■ Collected material:
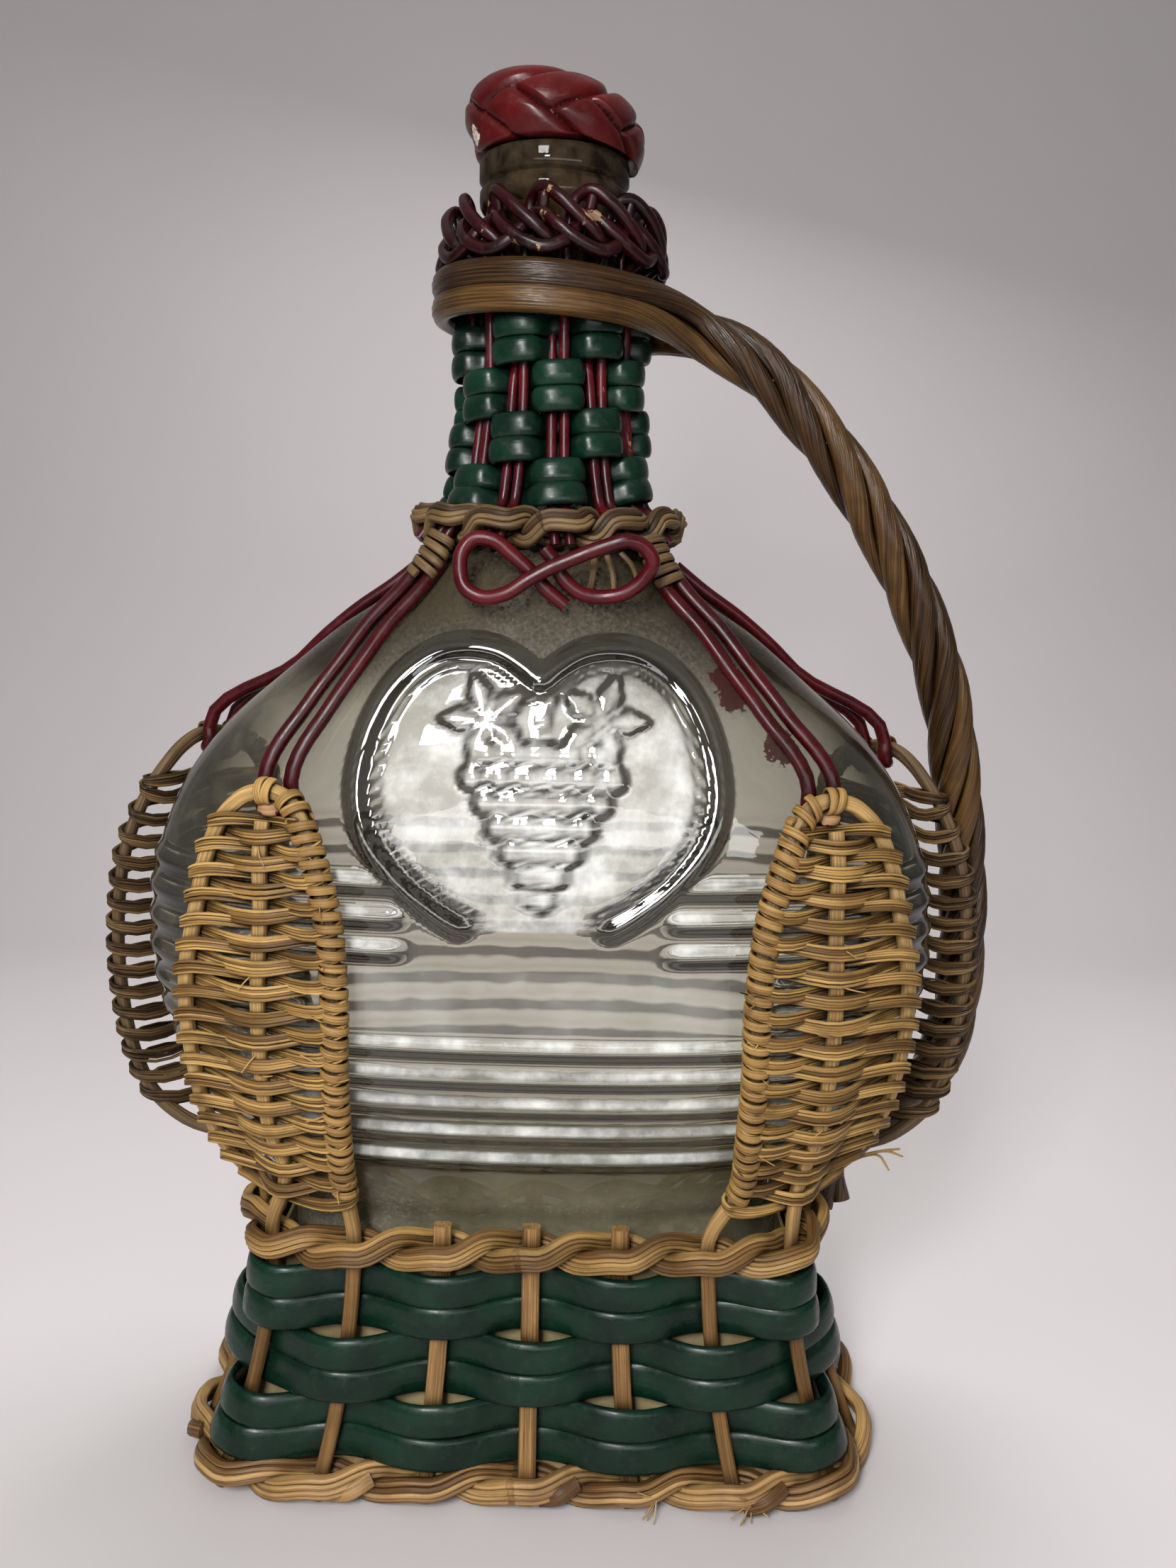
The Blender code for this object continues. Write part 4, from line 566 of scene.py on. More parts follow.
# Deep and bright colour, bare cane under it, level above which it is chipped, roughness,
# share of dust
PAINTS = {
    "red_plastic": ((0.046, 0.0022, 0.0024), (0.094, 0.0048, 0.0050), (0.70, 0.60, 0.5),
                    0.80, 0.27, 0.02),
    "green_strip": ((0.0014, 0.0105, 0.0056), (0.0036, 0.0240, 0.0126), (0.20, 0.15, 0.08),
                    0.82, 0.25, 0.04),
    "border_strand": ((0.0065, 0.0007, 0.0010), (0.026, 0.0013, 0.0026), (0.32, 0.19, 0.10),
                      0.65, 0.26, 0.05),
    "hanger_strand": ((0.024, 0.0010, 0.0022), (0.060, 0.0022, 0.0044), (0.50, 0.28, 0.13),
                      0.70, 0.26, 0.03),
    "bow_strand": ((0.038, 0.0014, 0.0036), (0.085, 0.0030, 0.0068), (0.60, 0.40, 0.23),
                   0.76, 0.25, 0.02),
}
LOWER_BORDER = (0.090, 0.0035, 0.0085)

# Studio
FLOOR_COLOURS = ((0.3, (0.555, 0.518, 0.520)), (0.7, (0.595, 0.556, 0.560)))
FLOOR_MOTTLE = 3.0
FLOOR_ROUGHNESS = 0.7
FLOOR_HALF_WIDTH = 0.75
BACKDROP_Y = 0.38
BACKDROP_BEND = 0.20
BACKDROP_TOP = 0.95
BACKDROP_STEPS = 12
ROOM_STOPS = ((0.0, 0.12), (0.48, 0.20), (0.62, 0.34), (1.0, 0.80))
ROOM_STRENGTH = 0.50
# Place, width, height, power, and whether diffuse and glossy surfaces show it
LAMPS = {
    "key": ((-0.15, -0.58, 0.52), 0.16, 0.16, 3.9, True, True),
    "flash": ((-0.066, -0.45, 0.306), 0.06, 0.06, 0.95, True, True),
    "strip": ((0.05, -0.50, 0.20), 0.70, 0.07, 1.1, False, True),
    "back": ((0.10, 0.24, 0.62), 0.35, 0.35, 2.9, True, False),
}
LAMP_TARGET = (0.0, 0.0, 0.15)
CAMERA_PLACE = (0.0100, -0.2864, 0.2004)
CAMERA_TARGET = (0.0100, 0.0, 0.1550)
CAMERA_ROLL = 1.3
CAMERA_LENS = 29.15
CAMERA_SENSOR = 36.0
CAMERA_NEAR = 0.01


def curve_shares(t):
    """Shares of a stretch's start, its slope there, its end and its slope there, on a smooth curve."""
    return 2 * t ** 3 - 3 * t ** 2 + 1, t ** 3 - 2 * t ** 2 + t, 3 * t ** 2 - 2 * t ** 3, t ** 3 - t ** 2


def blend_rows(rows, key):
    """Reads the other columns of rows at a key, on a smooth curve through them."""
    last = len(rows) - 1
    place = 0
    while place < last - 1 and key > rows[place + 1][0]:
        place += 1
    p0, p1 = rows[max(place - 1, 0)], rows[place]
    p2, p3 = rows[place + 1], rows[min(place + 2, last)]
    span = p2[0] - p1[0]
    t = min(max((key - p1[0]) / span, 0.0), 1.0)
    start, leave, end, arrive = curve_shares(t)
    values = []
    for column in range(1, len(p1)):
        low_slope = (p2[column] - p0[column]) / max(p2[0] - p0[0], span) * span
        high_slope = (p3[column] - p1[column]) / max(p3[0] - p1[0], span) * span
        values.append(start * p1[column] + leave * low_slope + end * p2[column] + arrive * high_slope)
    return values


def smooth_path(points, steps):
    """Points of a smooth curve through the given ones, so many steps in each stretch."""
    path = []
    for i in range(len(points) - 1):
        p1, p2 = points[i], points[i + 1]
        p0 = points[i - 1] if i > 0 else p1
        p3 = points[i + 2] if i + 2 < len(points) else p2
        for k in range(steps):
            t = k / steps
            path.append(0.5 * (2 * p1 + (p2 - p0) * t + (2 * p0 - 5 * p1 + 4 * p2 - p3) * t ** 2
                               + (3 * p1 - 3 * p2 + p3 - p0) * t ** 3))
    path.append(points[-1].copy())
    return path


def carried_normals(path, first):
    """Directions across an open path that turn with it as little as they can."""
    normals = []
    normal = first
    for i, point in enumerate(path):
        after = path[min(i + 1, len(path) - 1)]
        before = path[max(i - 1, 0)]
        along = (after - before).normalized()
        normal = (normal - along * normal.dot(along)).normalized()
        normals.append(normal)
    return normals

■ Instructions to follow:
Repeat the material word for word from its opening line up to and including the line containing "LOWER_BORDER = (0.090, 0.0035, 0.0085)".

■ Answer to the problem:
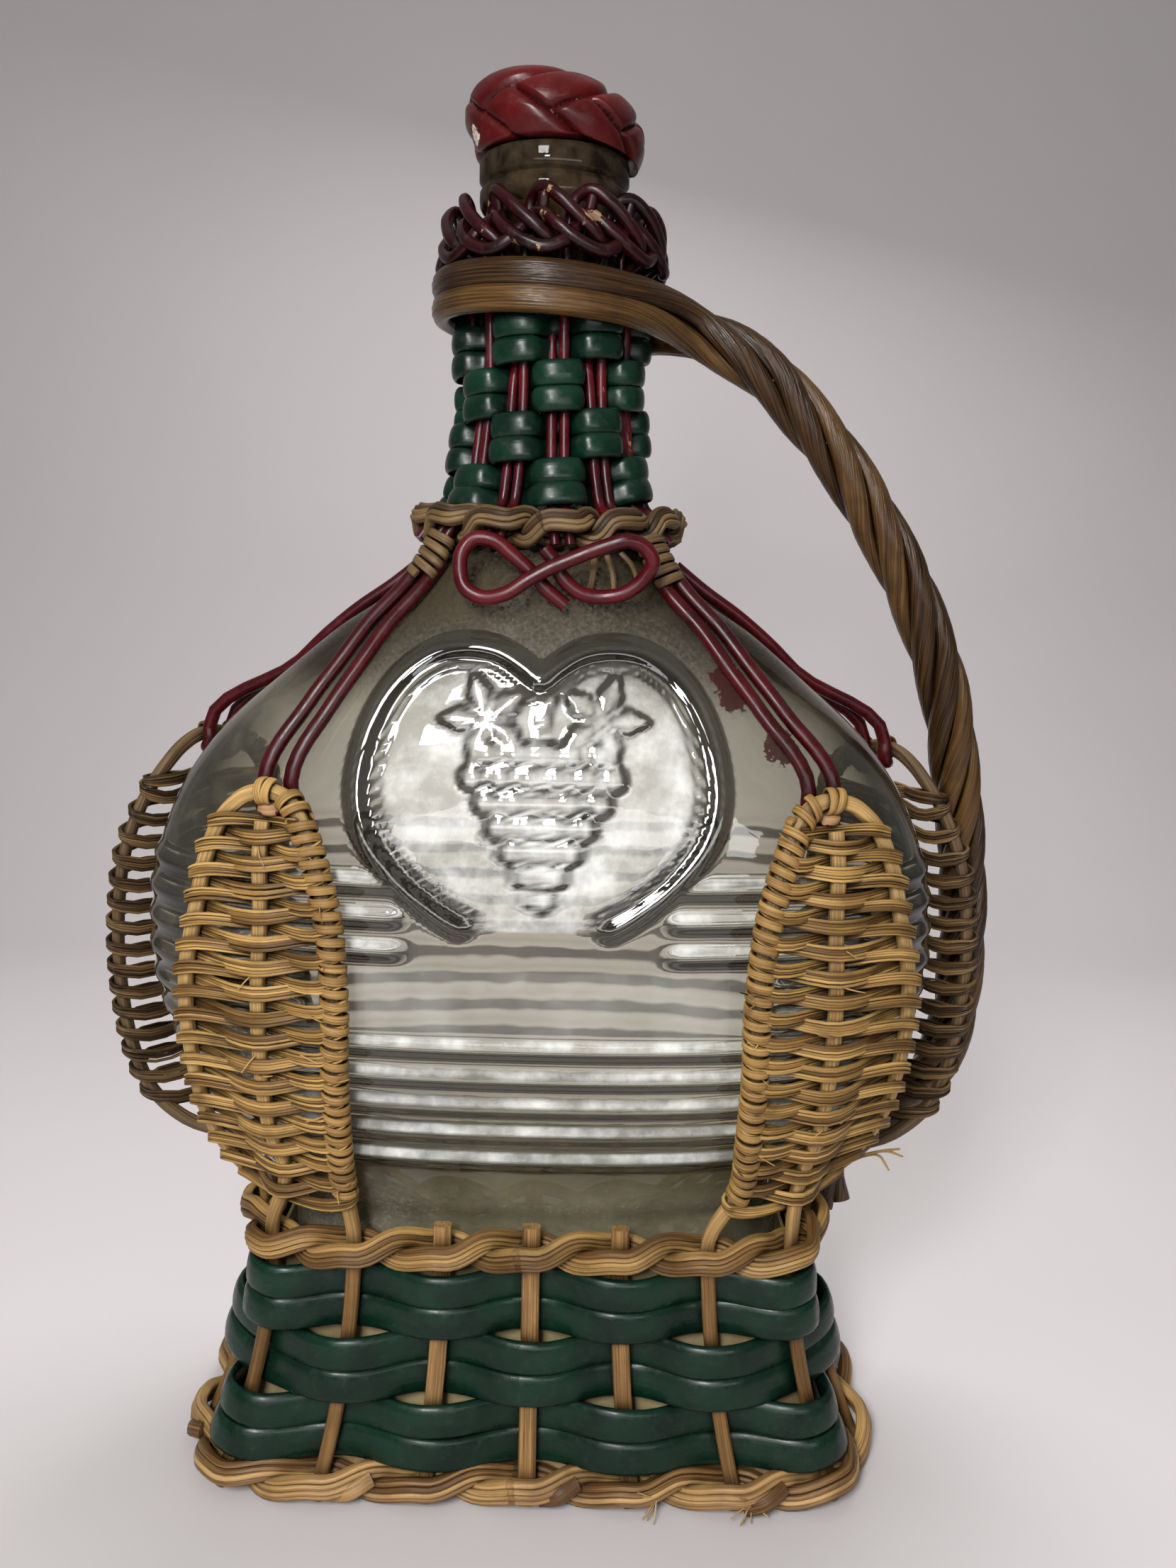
The Blender code for this object continues. Write part 4, from line 566 of scene.py on. More parts follow.
# Deep and bright colour, bare cane under it, level above which it is chipped, roughness,
# share of dust
PAINTS = {
    "red_plastic": ((0.046, 0.0022, 0.0024), (0.094, 0.0048, 0.0050), (0.70, 0.60, 0.5),
                    0.80, 0.27, 0.02),
    "green_strip": ((0.0014, 0.0105, 0.0056), (0.0036, 0.0240, 0.0126), (0.20, 0.15, 0.08),
                    0.82, 0.25, 0.04),
    "border_strand": ((0.0065, 0.0007, 0.0010), (0.026, 0.0013, 0.0026), (0.32, 0.19, 0.10),
                      0.65, 0.26, 0.05),
    "hanger_strand": ((0.024, 0.0010, 0.0022), (0.060, 0.0022, 0.0044), (0.50, 0.28, 0.13),
                      0.70, 0.26, 0.03),
    "bow_strand": ((0.038, 0.0014, 0.0036), (0.085, 0.0030, 0.0068), (0.60, 0.40, 0.23),
                   0.76, 0.25, 0.02),
}
LOWER_BORDER = (0.090, 0.0035, 0.0085)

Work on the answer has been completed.